4. Corporate Materials with Insurance Workstream Overlaps
If separate workstreams for regulatory/compliance and corporate/transactional will be used in the diligence process, workstream leaders should discuss the allocation of diligence materials in detail at the outset. Often, these workstreams overlap, and inefficiencies can result. Review of the below-listed items should be discussed in particular, and the two workstreams should communicate extensively on their findings to make sure all potential issues are identified:
- Board and Committee Minutes
- Organizational Charts
- Operating Agreements
- Underwriting, Distribution, and Product Forms
- Intercompany Agreements
- Agency and/or MGA Agreements
- Reinsurance Agreements
5. The Hero or Heroine’s Journey
In Joseph Campbell’s 1949 book The Hero with a Thousand Faces, Campbell summarized and posited various theories related to the so-called “monomyth” (i.e., a template construct for stories that involve a hero or heroine that journeys on an adventure, undergoes challenges and crises, and returns victorious). Key elements of this construct include: the “call” to adventure, appearance and mentorship of a “guide” figure, challenges and temptations culminating in a nadir revelation, atonement, and victorious return.

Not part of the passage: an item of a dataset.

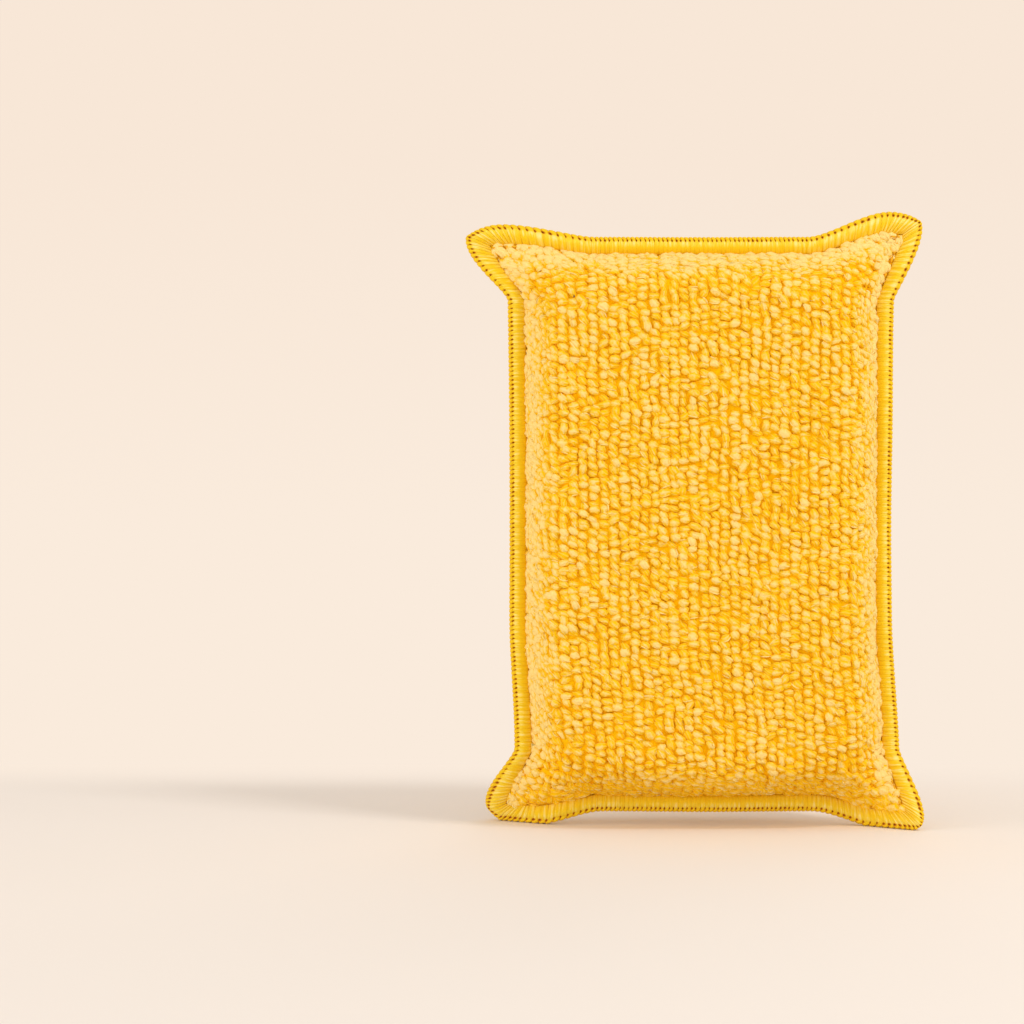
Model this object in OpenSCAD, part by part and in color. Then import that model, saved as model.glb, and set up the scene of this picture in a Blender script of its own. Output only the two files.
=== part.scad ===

Diligencing an insurance company should also be viewed as a hero or heroine’s journey incorporating many of these concepts. The “call” introducing the prospect of a new or novel acquisition presents the excitement of the unknown, advice and counsel from colleagues will have to be sought and dispensed, many challenges will be presented, and there may even be a revelatory moment of learning or decision-making. After extensive work and discussion, producing a document summarizing all of the findings should create a well-deserved sense of success.
This Article is intended to provide just a few considerations in approaching that journey, but, of course, potential buyers should consult with corporate and regulatory counsel regarding the details of any major transaction.